Task description »
Repeat, please, only the lines from the top of the data down to the line with "socket_floor)], 128, crown_shape)"; include both of those lines.

Supplied records »
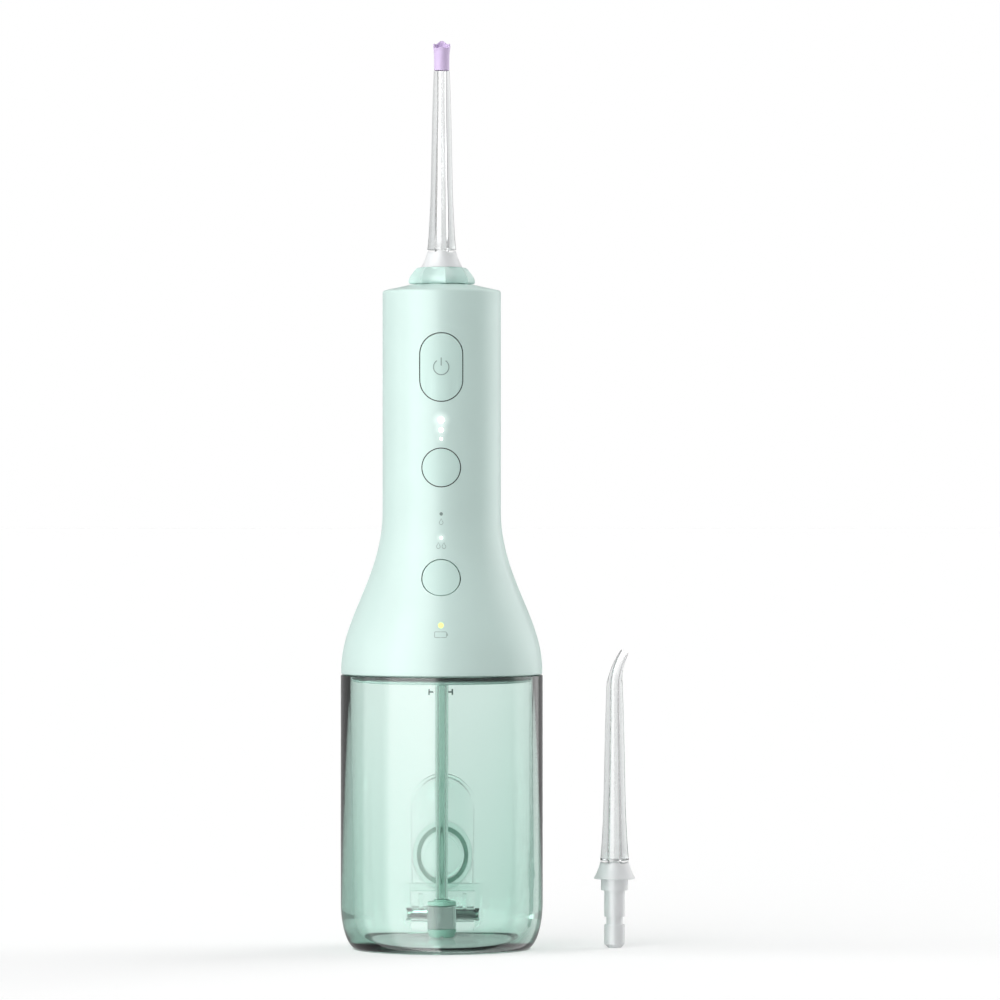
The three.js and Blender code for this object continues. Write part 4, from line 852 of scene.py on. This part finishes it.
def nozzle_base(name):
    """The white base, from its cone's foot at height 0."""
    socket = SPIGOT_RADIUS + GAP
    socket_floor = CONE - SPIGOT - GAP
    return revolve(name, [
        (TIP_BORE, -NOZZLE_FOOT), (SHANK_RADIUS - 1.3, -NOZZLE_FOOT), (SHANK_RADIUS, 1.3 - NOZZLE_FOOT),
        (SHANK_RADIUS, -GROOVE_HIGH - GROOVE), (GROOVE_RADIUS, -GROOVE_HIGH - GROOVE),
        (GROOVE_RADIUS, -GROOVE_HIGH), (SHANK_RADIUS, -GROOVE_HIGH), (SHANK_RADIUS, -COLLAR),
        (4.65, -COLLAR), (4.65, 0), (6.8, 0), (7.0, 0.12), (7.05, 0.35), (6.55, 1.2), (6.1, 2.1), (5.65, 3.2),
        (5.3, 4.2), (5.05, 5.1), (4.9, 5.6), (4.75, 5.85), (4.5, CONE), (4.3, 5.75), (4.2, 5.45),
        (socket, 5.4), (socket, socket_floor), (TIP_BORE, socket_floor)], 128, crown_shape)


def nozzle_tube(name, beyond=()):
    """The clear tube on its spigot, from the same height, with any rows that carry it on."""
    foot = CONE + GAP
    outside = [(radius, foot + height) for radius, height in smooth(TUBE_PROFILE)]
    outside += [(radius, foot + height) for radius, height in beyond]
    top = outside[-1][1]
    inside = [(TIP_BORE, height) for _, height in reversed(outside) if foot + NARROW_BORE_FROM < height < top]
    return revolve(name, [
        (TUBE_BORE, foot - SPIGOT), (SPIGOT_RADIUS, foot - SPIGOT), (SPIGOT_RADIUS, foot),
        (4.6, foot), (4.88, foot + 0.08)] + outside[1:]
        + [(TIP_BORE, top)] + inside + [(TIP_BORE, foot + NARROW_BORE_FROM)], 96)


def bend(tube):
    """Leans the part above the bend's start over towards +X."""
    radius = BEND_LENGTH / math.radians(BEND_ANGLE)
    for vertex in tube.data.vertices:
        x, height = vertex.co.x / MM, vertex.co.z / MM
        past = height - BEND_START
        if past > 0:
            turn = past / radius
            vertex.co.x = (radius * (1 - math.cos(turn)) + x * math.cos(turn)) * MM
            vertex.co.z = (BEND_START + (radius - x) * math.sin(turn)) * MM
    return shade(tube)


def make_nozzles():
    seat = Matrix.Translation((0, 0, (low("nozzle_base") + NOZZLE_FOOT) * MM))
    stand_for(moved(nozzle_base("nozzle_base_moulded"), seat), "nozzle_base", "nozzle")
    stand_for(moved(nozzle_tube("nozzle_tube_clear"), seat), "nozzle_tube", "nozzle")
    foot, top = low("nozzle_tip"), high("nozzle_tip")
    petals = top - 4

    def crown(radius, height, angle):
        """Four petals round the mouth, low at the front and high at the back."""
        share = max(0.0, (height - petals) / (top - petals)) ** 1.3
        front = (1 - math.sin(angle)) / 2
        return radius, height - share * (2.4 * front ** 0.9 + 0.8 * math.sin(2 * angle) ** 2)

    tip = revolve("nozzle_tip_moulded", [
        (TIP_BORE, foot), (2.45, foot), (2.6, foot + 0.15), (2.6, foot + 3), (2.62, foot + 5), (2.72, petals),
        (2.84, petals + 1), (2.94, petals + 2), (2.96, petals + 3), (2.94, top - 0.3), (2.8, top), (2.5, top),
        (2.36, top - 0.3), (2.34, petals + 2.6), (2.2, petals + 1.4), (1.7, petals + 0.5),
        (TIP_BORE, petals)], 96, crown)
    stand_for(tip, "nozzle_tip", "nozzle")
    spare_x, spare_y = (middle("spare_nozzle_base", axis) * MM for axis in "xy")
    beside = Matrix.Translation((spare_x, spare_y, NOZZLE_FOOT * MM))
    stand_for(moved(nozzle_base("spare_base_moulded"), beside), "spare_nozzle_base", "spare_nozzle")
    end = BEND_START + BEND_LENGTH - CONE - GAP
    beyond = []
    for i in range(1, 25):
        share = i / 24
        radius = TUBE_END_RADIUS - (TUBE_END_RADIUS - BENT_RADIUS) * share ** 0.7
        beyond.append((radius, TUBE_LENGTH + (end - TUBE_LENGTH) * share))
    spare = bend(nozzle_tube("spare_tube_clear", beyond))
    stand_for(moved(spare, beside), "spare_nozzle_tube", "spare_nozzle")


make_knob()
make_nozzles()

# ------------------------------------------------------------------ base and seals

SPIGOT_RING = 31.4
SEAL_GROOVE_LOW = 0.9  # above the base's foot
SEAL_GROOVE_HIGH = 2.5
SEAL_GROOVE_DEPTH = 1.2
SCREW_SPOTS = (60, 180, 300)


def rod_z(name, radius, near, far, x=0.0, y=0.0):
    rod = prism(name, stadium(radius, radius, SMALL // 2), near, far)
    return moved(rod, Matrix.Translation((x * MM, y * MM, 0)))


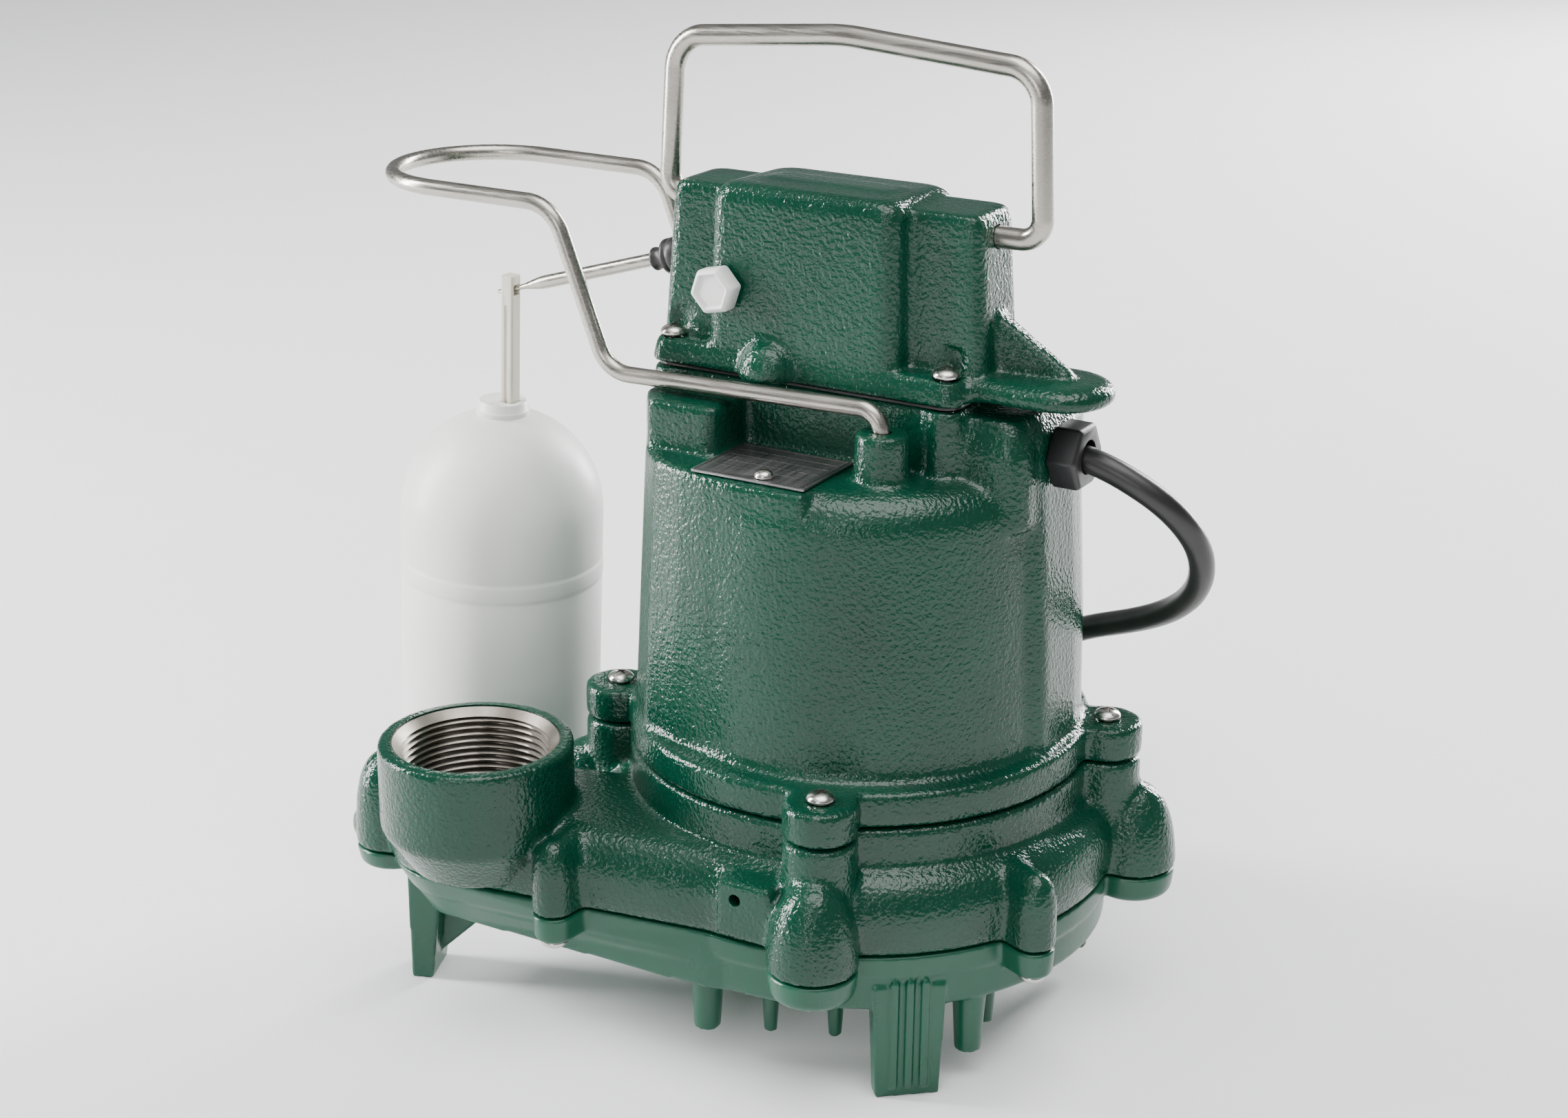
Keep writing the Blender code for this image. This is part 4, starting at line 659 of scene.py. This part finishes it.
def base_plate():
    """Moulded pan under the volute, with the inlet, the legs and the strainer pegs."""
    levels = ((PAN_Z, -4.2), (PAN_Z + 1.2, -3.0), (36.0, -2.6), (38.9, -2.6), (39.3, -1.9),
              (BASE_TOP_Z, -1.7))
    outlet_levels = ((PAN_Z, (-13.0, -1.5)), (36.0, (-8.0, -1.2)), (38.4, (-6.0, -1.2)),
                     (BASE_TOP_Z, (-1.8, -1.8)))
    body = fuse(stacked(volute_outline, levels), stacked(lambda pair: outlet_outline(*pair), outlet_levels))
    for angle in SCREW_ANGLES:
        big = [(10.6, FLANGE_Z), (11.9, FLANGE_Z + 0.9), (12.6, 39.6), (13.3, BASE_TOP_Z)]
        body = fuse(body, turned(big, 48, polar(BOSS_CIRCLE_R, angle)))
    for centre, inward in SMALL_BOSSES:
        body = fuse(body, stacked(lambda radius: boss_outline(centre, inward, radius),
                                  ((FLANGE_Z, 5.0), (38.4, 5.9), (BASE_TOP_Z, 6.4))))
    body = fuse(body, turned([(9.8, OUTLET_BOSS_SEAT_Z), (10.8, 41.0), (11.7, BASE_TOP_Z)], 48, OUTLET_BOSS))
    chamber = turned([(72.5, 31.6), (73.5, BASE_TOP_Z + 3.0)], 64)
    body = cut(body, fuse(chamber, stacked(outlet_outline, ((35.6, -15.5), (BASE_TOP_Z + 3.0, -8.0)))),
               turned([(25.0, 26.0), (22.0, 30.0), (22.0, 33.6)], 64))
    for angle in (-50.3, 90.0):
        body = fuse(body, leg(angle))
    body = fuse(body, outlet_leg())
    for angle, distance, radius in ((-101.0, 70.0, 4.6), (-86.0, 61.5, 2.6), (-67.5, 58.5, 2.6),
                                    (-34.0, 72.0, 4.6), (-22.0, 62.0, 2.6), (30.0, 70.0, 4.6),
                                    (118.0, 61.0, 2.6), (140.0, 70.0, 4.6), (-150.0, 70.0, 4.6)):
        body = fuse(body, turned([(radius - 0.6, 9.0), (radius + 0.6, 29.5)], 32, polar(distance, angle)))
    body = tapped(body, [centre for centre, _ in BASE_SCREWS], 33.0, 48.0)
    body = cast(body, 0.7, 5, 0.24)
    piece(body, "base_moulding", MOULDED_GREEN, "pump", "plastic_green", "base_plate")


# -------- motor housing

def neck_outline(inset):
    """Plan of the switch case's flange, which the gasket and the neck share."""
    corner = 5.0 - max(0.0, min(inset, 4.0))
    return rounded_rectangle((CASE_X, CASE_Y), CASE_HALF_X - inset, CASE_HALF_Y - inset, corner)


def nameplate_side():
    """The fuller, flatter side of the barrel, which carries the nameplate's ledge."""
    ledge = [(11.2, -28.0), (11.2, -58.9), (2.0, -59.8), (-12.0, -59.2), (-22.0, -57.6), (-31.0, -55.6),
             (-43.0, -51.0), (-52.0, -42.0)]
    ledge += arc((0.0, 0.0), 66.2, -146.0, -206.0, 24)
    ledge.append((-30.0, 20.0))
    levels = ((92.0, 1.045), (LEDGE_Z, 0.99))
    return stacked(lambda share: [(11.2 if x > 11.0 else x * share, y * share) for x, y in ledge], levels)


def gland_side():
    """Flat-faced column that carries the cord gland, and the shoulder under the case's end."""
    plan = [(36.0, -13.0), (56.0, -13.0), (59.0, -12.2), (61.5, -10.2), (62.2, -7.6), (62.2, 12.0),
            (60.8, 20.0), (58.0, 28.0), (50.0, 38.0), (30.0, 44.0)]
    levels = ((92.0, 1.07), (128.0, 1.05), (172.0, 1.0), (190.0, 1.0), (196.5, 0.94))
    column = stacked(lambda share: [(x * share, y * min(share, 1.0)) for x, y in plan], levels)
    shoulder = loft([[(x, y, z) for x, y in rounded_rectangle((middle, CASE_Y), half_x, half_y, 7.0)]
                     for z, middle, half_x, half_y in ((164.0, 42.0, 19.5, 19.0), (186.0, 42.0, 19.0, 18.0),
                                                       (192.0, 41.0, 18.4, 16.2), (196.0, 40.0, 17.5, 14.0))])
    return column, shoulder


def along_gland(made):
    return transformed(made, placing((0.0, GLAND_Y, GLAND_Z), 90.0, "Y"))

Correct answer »
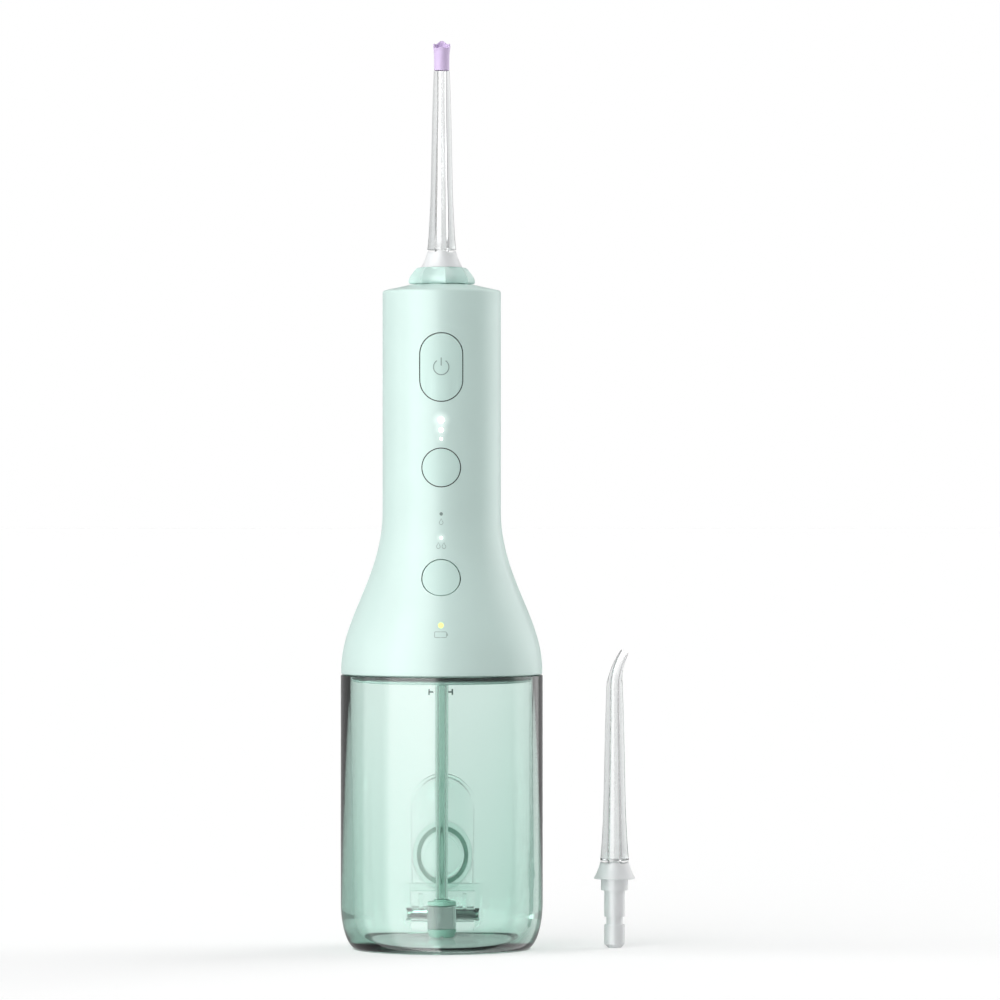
The three.js and Blender code for this object continues. Write part 4, from line 852 of scene.py on. This part finishes it.
def nozzle_base(name):
    """The white base, from its cone's foot at height 0."""
    socket = SPIGOT_RADIUS + GAP
    socket_floor = CONE - SPIGOT - GAP
    return revolve(name, [
        (TIP_BORE, -NOZZLE_FOOT), (SHANK_RADIUS - 1.3, -NOZZLE_FOOT), (SHANK_RADIUS, 1.3 - NOZZLE_FOOT),
        (SHANK_RADIUS, -GROOVE_HIGH - GROOVE), (GROOVE_RADIUS, -GROOVE_HIGH - GROOVE),
        (GROOVE_RADIUS, -GROOVE_HIGH), (SHANK_RADIUS, -GROOVE_HIGH), (SHANK_RADIUS, -COLLAR),
        (4.65, -COLLAR), (4.65, 0), (6.8, 0), (7.0, 0.12), (7.05, 0.35), (6.55, 1.2), (6.1, 2.1), (5.65, 3.2),
        (5.3, 4.2), (5.05, 5.1), (4.9, 5.6), (4.75, 5.85), (4.5, CONE), (4.3, 5.75), (4.2, 5.45),
        (socket, 5.4), (socket, socket_floor), (TIP_BORE, socket_floor)], 128, crown_shape)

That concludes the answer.